I called my doctor’s service again and this time talked to a really NICE doctor (as opposed to the stupid one who never called the other night). And she said – give him a million mg. of analgesic and take him to Insta-care.
So we got the kid up (picture me trying to read the DMBA student insurance handbook from cover to cover in fifteen minutes in my pajamas. The student health center is not open on Sunday. The student urgent care facility is not open on Sunday. You can take your student anywhere else you want, but the insurance won’t pay for it unless you take him to only certain approved and utterly undisclosed facilities. Did I mention that these facilities are undisclosed? Yes. Unless you call a number at which someone is supposed to disclose these locations. A number no one evidently answers on Sunday) – and as I was saying before that short parenthetic note – we got the kid up (it’s 7:30 at this point and church is at 9), threw him in the car and G took him to the insti-care at our local huge regional hospital. Which was closed. The insti-care, I mean, not the hospital. Closed. Not to open until 9 in the morning. Great.
So back home they came. By this time, I was still emailing and calling. And Murphy had cancelled the stream of well-wishers. But he finally determined that he could, in fact, give his talk. Then there was a flurry of emails and calls to tell everybody that.
This is how it worked: we finally brought him into the meeting on a stretcher; then, when it was his turn to speak, sort of lifted the head end of the stretcher . . .
Not really.
I went to church early to explain and get everything straightened out. As I headed out to my car, Rachel called me—sadly saying she was not able to make the meeting because she was on her way to the emergency room with her youngest (who is six – with a broken foot). G brought Murphy to the meeting at the last minute, coming in at the end of the opening hymn (reference the mention above of the weeping conductor*). M sat on the stand through the sac. (far, far away from any other at-risk human), gave his talk and then was instantly carted off again to the insta-care.* Which was now open. Halleluhia.

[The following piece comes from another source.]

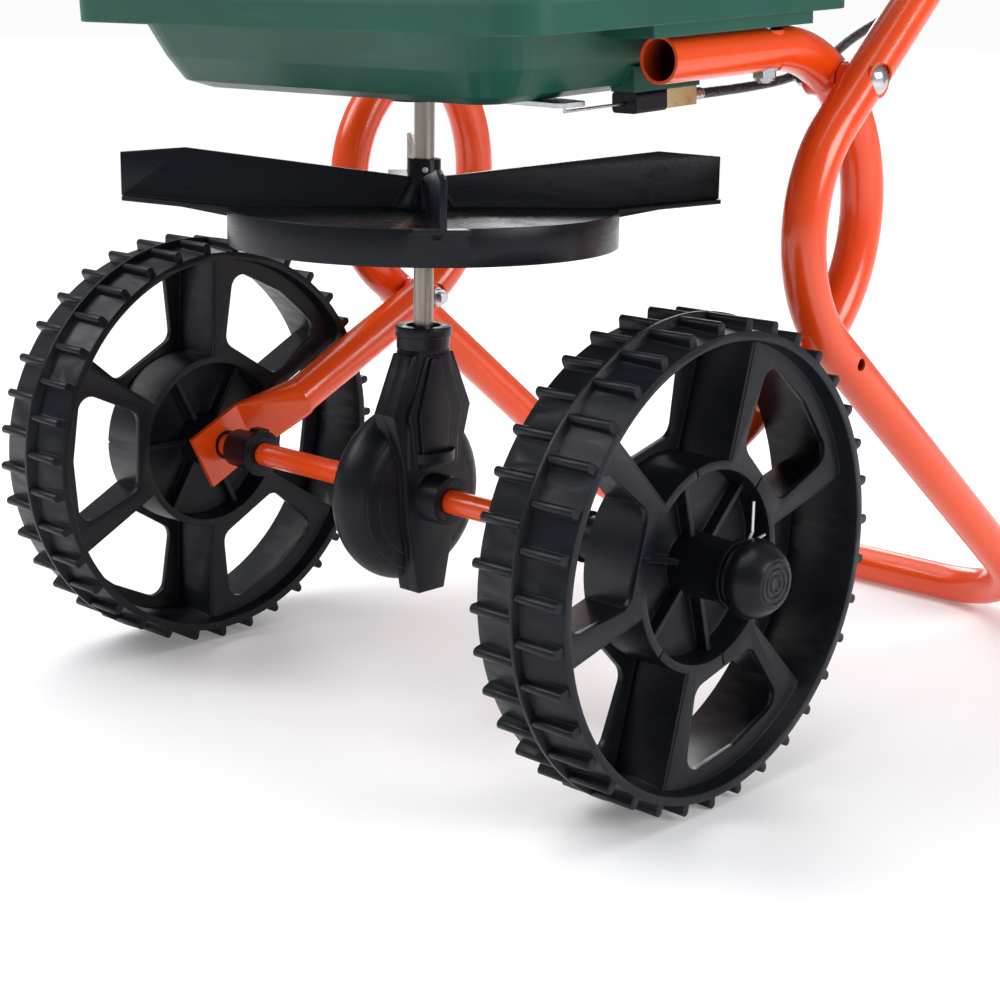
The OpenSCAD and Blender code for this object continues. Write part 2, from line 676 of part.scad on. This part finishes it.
module lower_bearing() placed() color(black) difference() {
    intersection() {
        translate([0, 0, 19.6]) cylinder(r = 16.4, h = 5);
        translate([-5.6, -20, 0]) cube([30, 40, 60]);
    }
    cylinder(r = 4.1, h = 60);
}

// ---- Impeller group ----

module impeller_shaft() placed() color(steel) difference() {
    union() {
        translate([0, 0, 20]) cylinder(r = 4, h = 40);
        translate([0, 0, 46]) cylinder(r = shaft_d / 2, h = 195);
    }
    rotate(spin) translate([0, 0, 165]) rotate([90, 0, 0]) cylinder(r = 1.5, h = 30, center = true);
    translate([0, 0, 224]) rotate([0, 90, 0]) cylinder(r = 2, h = 30, center = true);
}

// The blades stand at this angle at rest
spin = 48.8;
drum_z = 129;
drum_h = 17.5;

module blade() rotate([90, 0, 0]) {
    linear_extrude(3, center = true)
        polygon([[6, drum_z + 12], [drum_d / 2 - 3, drum_z + 12], [impeller_d / 2 - 4, drum_z + 22.4],
            [impeller_d / 2 - 4, drum_z + 43], [116, drum_z + 45.4], [6, drum_z + 32]]);
    translate([0, 0, -12]) linear_extrude(24)
        polygon([[drum_d / 2 - 6, drum_z + 15.2], [impeller_d / 2 - 5, drum_z + 20.8],
            [impeller_d / 2 - 5, drum_z + 22.8], [drum_d / 2 - 6, drum_z + 17.4]]);
}

module impeller() placed() color(black) rotate(spin) difference() {
    union() {
        translate([0, 0, drum_z]) difference() {
            cylinder(r = drum_d / 2, h = drum_h, $fn = 128);
            translate([0, 0, -1]) cylinder(r = drum_d / 2 - 2.4, h = drum_h - 1.4, $fn = 128);
        }
        for (k = [0:3]) rotate(90 * k) blade();
        translate([0, 0, drum_z + 4]) cylinder(r = 8.2, h = 37);
        translate([0, 0, drum_z + 15]) cylinder(r1 = 17, r2 = 8.2, h = 14);
    }
    translate([0, 0, 100]) cylinder(r = shaft_d / 2, h = 100);
    translate([0, 0, 165]) rotate([90, 0, 0]) cylinder(r = 1.5, h = 30, center = true);
}

module impeller_pin() placed() color(steel) rotate(spin) translate([0, 0, 165]) rotate([90, 0, 0])
    cylinder(r = 1.5, h = 18, center = true);

module pinion() placed() color(steel) difference() {
    union() {
        translate([0, 0, tooth_z[0]]) cylinder(r = 5.7, h = tooth_z[1] - tooth_z[0] + 4);
        for (k = [0:pinion_teeth - 1]) rotate(180 + 20 + 360 / pinion_teeth * k)
            translate([0, 0, tooth_z[0]]) linear_extrude(tooth_z[1] - tooth_z[0])
                polygon([[4.7, -1.2], [9.5, -0.65], [9.5, 0.65], [4.7, 1.2]]);
    }
    cylinder(r = 4, h = 60);
}

module agitator() placed() color(steel) translate([0, 0, 224]) {
    rotate([0, 90, 0]) cylinder(r = 2, h = 44, center = true);
    for (k = [-1, 1]) translate([k * 22, 0, -6]) cylinder(r = 2, h = 22);
}

stand_handle_tube();
left_rail_tube();
right_rail_tube();
upper_handle();
handle_grip();
cross_bolts();
cross_nuts();
handle_bolts();
handle_nuts();
hopper();
hopper_screws();
hopper_nuts();
floor_bushing();
cable_block();
cable_clamp();
cable_sheath();
lever_housing();
housing_screws();
gearbox_left();
gearbox_right();
gearbox_screws();
gearbox_collar();
lower_bearing();
axle_bushings();
axle();
axle_collars();
crown_gear();
hub_caps();
retaining_clips();
right_wheel();
left_wheel();
impeller_shaft();
impeller();
impeller_pin();
pinion();
agitator();
shutter();
inner_wire();
control_lever();
lever_pivot();
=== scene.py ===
"""Garden broadcast spreader: the looks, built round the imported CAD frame."""

import json
import math

import bmesh
import bpy
from mathutils import Matrix, Vector

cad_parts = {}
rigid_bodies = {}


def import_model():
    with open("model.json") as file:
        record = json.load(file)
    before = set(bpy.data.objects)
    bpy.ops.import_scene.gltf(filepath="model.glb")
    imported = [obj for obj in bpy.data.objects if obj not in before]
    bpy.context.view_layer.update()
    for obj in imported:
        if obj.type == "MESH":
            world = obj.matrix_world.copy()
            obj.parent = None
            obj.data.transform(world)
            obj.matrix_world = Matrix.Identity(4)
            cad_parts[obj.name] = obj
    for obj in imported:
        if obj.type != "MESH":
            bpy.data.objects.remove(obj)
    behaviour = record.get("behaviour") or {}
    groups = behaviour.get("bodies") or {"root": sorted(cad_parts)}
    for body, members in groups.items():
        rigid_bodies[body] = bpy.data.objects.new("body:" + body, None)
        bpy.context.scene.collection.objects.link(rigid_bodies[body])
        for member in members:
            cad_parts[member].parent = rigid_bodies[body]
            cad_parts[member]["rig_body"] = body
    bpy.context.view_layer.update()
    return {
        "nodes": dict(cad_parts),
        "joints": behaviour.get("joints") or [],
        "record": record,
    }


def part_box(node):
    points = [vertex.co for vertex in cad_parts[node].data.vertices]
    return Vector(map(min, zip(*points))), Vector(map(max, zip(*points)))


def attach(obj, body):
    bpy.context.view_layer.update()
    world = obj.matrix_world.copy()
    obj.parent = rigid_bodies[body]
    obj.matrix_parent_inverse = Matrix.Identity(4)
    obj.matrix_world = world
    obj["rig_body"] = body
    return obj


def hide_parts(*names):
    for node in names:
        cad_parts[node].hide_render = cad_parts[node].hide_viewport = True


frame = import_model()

slot_of = {part["node"]: part["material_slot"] for part in frame["record"]["subparts"]}


def pivot(name):
    return Vector(next(joint["pos_m"] for joint in frame["joints"] if joint["name"] == name))


# Where the impeller's upright shaft meets the axle
SHAFT = Vector((pivot("impeller_spin").x, pivot("axle_spin").y, pivot("axle_spin").z))


# ---- Materials ----


class Shader:
    """One procedural material, built node by node."""

    def __init__(self, name):
        self.mat = bpy.data.materials.new(name)
        self.mat.use_nodes = True
        self.tree = self.mat.node_tree
        self.out = self.tree.nodes["Principled BSDF"]
        self.place = self.add("ShaderNodeTexCoord").outputs["Object"]

    def add(self, kind, **inputs):
        node = self.tree.nodes.new(kind)
        for key, value in inputs.items():
            self.put(node.inputs[key.replace("_", " ")], value)
        return node

    def put(self, socket, value):
        if isinstance(value, bpy.types.NodeSocket):
            self.tree.links.new(value, socket)
        else:
            socket.default_value = value

    def surface(self, **inputs):
        for key, value in inputs.items():
            self.put(self.out.inputs[key.replace("_", " ")], value)

    def stretched(self, scale):
        node = self.add("ShaderNodeMapping", Vector=self.place, Scale=scale)
        return node.outputs["Vector"]

    def noise(self, scale, detail=3.0, where=None, distortion=0.0):
        node = self.add("ShaderNodeTexNoise", Vector=where or self.place, Scale=scale, Detail=detail,
                        Distortion=distortion)
        return node.outputs["Fac"]

    def cells(self, scale, feature="F1", output="Distance"):
        node = self.add("ShaderNodeTexVoronoi", Vector=self.place, Scale=scale)
        node.feature = feature
        return node.outputs[output]

    def span(self, value, low, high, to_low=0.0, to_high=1.0):
        """The value with low..high spread over to_low..to_high, and held beyond them."""
        node = self.add("ShaderNodeMapRange", Value=value, From_Min=low, From_Max=high,
                        To_Min=to_low, To_Max=to_high)
        return node.outputs["Result"]

    def maths(self, kind, a, b):
        node = self.tree.nodes.new("ShaderNodeMath")
        node.operation = kind
        self.put(node.inputs[0], a)
        self.put(node.inputs[1], b)
        return node.outputs[0]

    def mix(self, amount, a, b):
        node = self.tree.nodes.new("ShaderNodeMix")
        node.data_type = "RGBA"
        self.put(node.inputs[0], amount)
        self.put(node.inputs[6], a)
        self.put(node.inputs[7], b)
        return node.outputs[2]

    def rounded(self, radius):
        """The surface's normal with its edges rounded by radius."""
        node = self.add("ShaderNodeBevel", Radius=radius)
        node.samples = 4
        return node.outputs["Normal"]

    def edges(self, radius):
        """1 on the edges, 0 on the flats between them."""
        dot = self.tree.nodes.new("ShaderNodeVectorMath")
        dot.operation = "DOT_PRODUCT"
        self.put(dot.inputs[0], self.rounded(radius))
        self.put(dot.inputs[1], self.add("ShaderNodeNewGeometry").outputs["Normal"])
        return self.span(dot.outputs["Value"], 0.86, 0.995, 1.0, 0.0)

    def open_to_air(self, reach):
        """1 in the open, less where the object's own surfaces stand round within reach."""
        node = self.add("ShaderNodeAmbientOcclusion", Distance=reach)
        node.only_local = True
        return node.outputs["AO"]

    def relief(self, radius, *layers):
        """Rounds the edges by radius, then adds bumps, each (height, strength, depth)."""
        normal = self.rounded(radius)
        for height, strength, depth in layers:
            bump = self.add("ShaderNodeBump", Height=height, Strength=strength, Distance=depth, Normal=normal)
            normal = bump.outputs["Normal"]
        self.surface(Normal=normal)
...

[*detail – it was Lead Kindly Light, one of my most favorite, poignant hymns – the one I sang with my dear Kira in the mountains, to guitar and harp and fire’s sparking, way back before the cancer took her. One I have sung with the kids all their lives. And I’m doing fine, giving it my heart – till we come to the very last lines as Murphy, who for all I know is dying of dengue fever and appendicitis all at the same time, walks into that chapel for the first time in two years: and in the morn, those angel faces smile—which I have loved long since and lost a while – and there I lost it. Blubbering my face off in front of the whole place. My little voice, booming out, faltered and then quit entirely. And when it was over, I sat down and sobbed into my hands. “Here, Kristen” Pam, my organist said, leaning over her instrument—and handed me a Kleenex.]
[*Further detail: they got half way to insta-care before they remembered they had to have all the insurance paperwork, and had to go back home to get it]
I stayed behind and taught my Sunday School class ( I LOVE my SS class. Love, love,love). Then I flew the coop, ringing G up to get the medical bottom line. No malaria. (breathe, breathe.) No mono. (sigh.) The doctor suspect this to be a “tourista,” a simple matter of his having drunk our native water and eaten our rich native food. But we’re still waiting on the lab work. And I am stolidly expecting the worst. If you expect the worst, just about anything else is going to be GREAT NEWS.
And there you are.
Just another day of rest –
Why is it, I wonder, that almost everything I write ends up sounding like a pitch for It’s A Mad, Mad, Mad, Mad World III?